Give again, word for word, each line from the top of the listing through the line that holds "end_plate_play = 0.1".

++++++

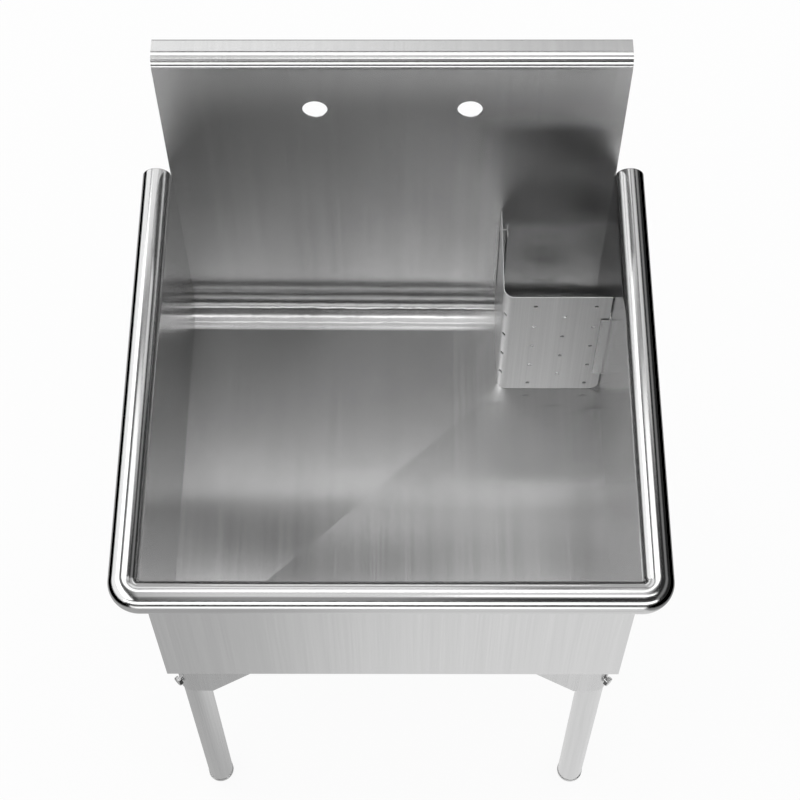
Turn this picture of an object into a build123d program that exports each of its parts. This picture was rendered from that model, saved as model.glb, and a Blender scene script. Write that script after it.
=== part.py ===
from build123d import *
import math
import os

os.makedirs("parts", exist_ok=True)

# Free-standing utility laundry sink: a square bowl with a creased, pitched floor,
# rolled rims on three sides, a backsplash, a perforated baffle around the corner
# drain, and four tubular legs with adjustable feet.
# Millimetres. +Z is up, +X to the right, +Y towards the wall behind the sink.
# The origin lies on the floor under the middle of the whole sink.

# ---------------------------------------------------------------- bowl
sheet = 1.5
bowl_width = 609.6
bowl_length = 609.6
bowl_depth = 325.8
floor_fall = 35.0
floor_tip = 6.0
crease_setback = 15.0
front_bend = 3.0
front_lip = 14.0
cove_radius = 42.0
cove_lip = 2.0

# ---------------------------------------------------------------- rolled rim
rim_height = 863.6
rim_radius = 19.8
rim_turn = 300.0
rim_corner_bore = 1.5
rim_end_setback = 3.7
rim_cap_thickness = 1.5
rim_cap_rounding = 0.7

# ---------------------------------------------------------------- backsplash
splash_rise = 221.0
nose_radius = 17.0
return_depth = 38.1
return_bend = 3.0
turn_down = 16.0
splash_overlap = 120.0
faucet_spacing = 203.2
faucet_hole_diameter = 33.0
faucet_drop = 96.5
end_plate_tail = 20.0
end_plate_play = 0.1

# ---------------------------------------------------------------- baffle and its guides
baffle_sheet = 1.2
baffle_side_offset = 152.4
baffle_back_offset = 148.0
baffle_drop = 100.8
baffle_bend = 15.0
baffle_corner = 16.0
baffle_floor_gap = 0.4
baffle_hole_diameter = 6.35
first_hole_column = 22.8
last_hole_column = 17.6
first_hole_row = 24.0
last_hole_row = 17.7
hole_columns = 7
hole_rows = 5
guide_width = 14.1
guide_reach = 14.0
guide_lead = 2.3
guide_lift = 57.6
rear_guide_drop = 50.0
side_guide_drop = 56.0
guide_bend = 1.5
guide_play = 1.0

# ---------------------------------------------------------------- corner drain
drain_side_offset = 76.2
drain_back_offset = 90.0
recess_seat_radius = 42.0
recess_lip_radius = 47.0
recess_height = 14.0
recess_sink = 3.0
recess_rounding = 3.0
drain_hole_radius = 30.0
strainer_cup_radius = 29.0
strainer_wall = 1.8
strainer_cup_depth = 36.0
strainer_flange_radius = 40.0
strainer_flange = 2.4
flange_rounding = 1.1
basket_step_radius = 31.0
basket_step_depth = 1.3
neck_radius = 23.2
neck_length = 18.0
neck_bore = 19.5
flange_gasket_thickness = 1.0
seal_ring_thickness = 3.0
friction_ring_thickness = 1.2
clamp_ring_radius = 39.0
locknut_radius = 38.0
locknut_height = 12.0
locknut_lugs = 6
lug_root = 1.0
thread_play = 0.15
tailpiece_radius = 19.05
tailpiece_wall = 1.0
tailpiece_length = 150.0
tailpiece_flange_radius = 22.8
tailpiece_flange = 1.5
tail_washer_thickness = 2.0
coupling_nut_radius = 28.0
coupling_nut_height = 21.0
coupling_lip = 5.0
coupling_lip_play = 0.95

# ---------------------------------------------------------------- lift-out strainer basket
basket_radius = 26.4
basket_wall = 0.9
basket_depth = 24.0
basket_seat_gap = 0.3
basket_lip_play = 0.4
basket_hole_radius = 2.0
basket_side_holes = 12
basket_inner_ring_radius = 9.0
basket_inner_ring_holes = 6
basket_outer_ring_radius = 17.0
basket_outer_ring_holes = 12
knob_radius = 7.0
knob_height = 7.0
knob_post_radius = 2.5
knob_clearance = 8.0

# ---------------------------------------------------------------- legs and feet
leg_radius = 19.05
leg_wall = 1.5
leg_inset = 24.3
leg_setback = 40.0
leg_top_gap = 3.0
sleeve_play = 0.1
sleeve_wall = 1.2
gusset_sheet = 1.5
gusset_height = 108.0
gusset_reach = 120.0
gusset_toe = 27.0
screw_radius = 4.0
screw_rise = 31.0
screw_standoff = 2.0
screw_head_width = 13.0
screw_head_height = 5.5
screw_crown_radius = 7.3
screw_crown_bevel = 0.9
plug_height = 20.0
plug_play = 0.05
stem_radius = 6.0
stem_play = 0.05
stem_length = 48.0
stem_chamfer = 1.0
foot_height = 12.0
foot_radius = 19.9
foot_collar = 5.0
foot_base_radius = 14.0
foot_gap = 0.3
foot_rounding = 1.5

# ---------------------------------------------------------------- derived places
half_inner = bowl_width / 2
half_outer = half_inner + sheet
overall_depth = 2 * rim_radius + bowl_length + return_depth
splash_y = overall_depth / 2 - return_depth
front_y = splash_y - bowl_length
rim_z = rim_height - rim_radius
splash_top = rim_height + splash_rise
front_floor_z = rim_height - bowl_depth
drain_corner_z = front_floor_z - floor_fall
back_corner_z = drain_corner_z + floor_tip
floor_back_y = splash_y - cove_radius - cove_lip
drain_x = half_inner - drain_side_offset
drain_y = splash_y - drain_back_offset
far = 2000.0
cut_past = 1.0


def box_between(low, high):
    """Solid box from its lowest to its highest corner."""
    sizes = [b - a for a, b in zip(low, high)]
    middle = [(a + b) / 2 for a, b in zip(low, high)]
    return Pos(*middle) * Box(*sizes)


def prism(plane, outline, length):
    """Solid swept from an outline on a plane, along that plane's normal."""
    return extrude(plane * outline, length, dir=plane.z_dir)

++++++

**Response to the exercise**:
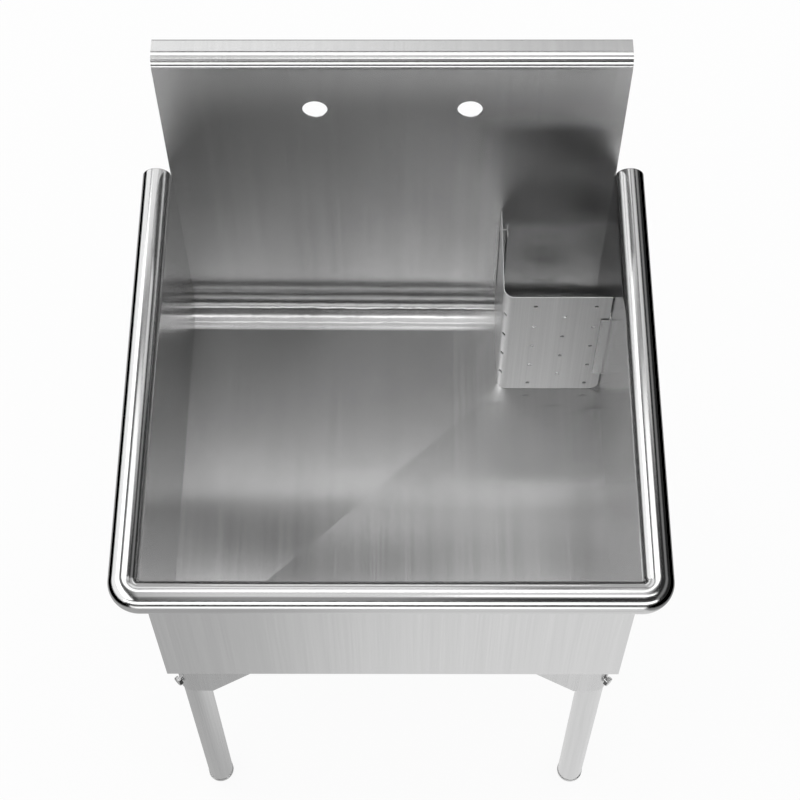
Turn this picture of an object into a build123d program that exports each of its parts. This picture was rendered from that model, saved as model.glb, and a Blender scene script. Write that script after it.
=== part.py ===
from build123d import *
import math
import os

os.makedirs("parts", exist_ok=True)

# Free-standing utility laundry sink: a square bowl with a creased, pitched floor,
# rolled rims on three sides, a backsplash, a perforated baffle around the corner
# drain, and four tubular legs with adjustable feet.
# Millimetres. +Z is up, +X to the right, +Y towards the wall behind the sink.
# The origin lies on the floor under the middle of the whole sink.

# ---------------------------------------------------------------- bowl
sheet = 1.5
bowl_width = 609.6
bowl_length = 609.6
bowl_depth = 325.8
floor_fall = 35.0
floor_tip = 6.0
crease_setback = 15.0
front_bend = 3.0
front_lip = 14.0
cove_radius = 42.0
cove_lip = 2.0

# ---------------------------------------------------------------- rolled rim
rim_height = 863.6
rim_radius = 19.8
rim_turn = 300.0
rim_corner_bore = 1.5
rim_end_setback = 3.7
rim_cap_thickness = 1.5
rim_cap_rounding = 0.7

# ---------------------------------------------------------------- backsplash
splash_rise = 221.0
nose_radius = 17.0
return_depth = 38.1
return_bend = 3.0
turn_down = 16.0
splash_overlap = 120.0
faucet_spacing = 203.2
faucet_hole_diameter = 33.0
faucet_drop = 96.5
end_plate_tail = 20.0
end_plate_play = 0.1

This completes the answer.